No more comments from me

@mkuper - any thoughts?

RKSimon accepted this revision.Sep 8 2017, 4:25 AM

LGTM with one minor

lib/Transforms/Vectorize/SLPVectorizer.cpp
4583 ↗(On Diff #111056)

Call this RK_None to match the other version?

This revision is now accepted and ready to land.Sep 8 2017, 4:25 AM
This revision was automatically updated to reflect the committed changes.
RKSimon reopened this revision.Sep 17 2017, 7:02 AM

(Partially) reverted in rL313409 due to PR34635

This revision is now accepted and ready to land.Sep 17 2017, 7:02 AM
RKSimon requested changes to this revision.Sep 17 2017, 7:02 AM

PR34635 needs addressing

This revision now requires changes to proceed.Sep 17 2017, 7:02 AM
ABataev updated this revision to Diff 115705.Sep 18 2017, 12:46 PM
ABataev edited edge metadata.

Update after fixing PR34635

Is there any chance that you can simplify the PR34635.ll test case that you committed? There's a lot of metadata/unnecessary code in there which is likely to make the testcase very brittle.

ABataev updated this revision to Diff 115837.Sep 19 2017, 6:50 AM

Update after test update

Is there any chance that you can simplify the PR34635.ll test case that you committed? There's a lot of metadata/unnecessary code in there which is likely to make the testcase very brittle.

Done

RKSimon accepted this revision.Sep 24 2017, 7:19 AM

LGTM, thanks

This revision is now accepted and ready to land.Sep 24 2017, 7:19 AM
This revision was automatically updated to reflect the committed changes.
sabuasal added inline comments.
llvm/trunk/lib/Transforms/Vectorize/SLPVectorizer.cpp
4923

Hi,

Why are we filling the NonNan flags for the "OperationData" object the value from the condition of the select instruction instead of the select Instruction itself?
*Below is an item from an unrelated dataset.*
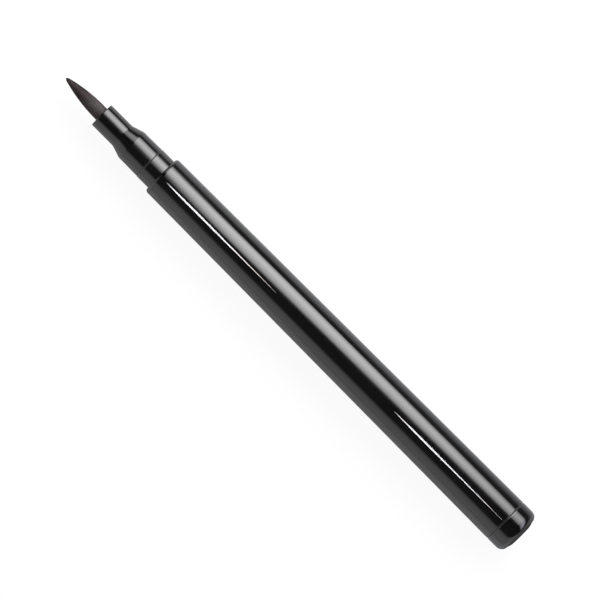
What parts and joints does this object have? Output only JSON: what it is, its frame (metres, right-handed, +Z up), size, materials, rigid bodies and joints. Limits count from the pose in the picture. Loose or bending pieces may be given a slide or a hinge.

Wheb ew get to code gen we check that the value itself is not a Nan, am I missing something?

ABataev added inline comments.Mar 7 2018, 6:24 AM
llvm/trunk/lib/Transforms/Vectorize/SLPVectorizer.cpp
4923
  1. SelectInst itself does not have any fp flags, only fcmp does.
  2. I don't fully understand your question, but seems to me you're asking where are the checks for the NaN in the generated code, right? Nowhere, we do not emit these checks.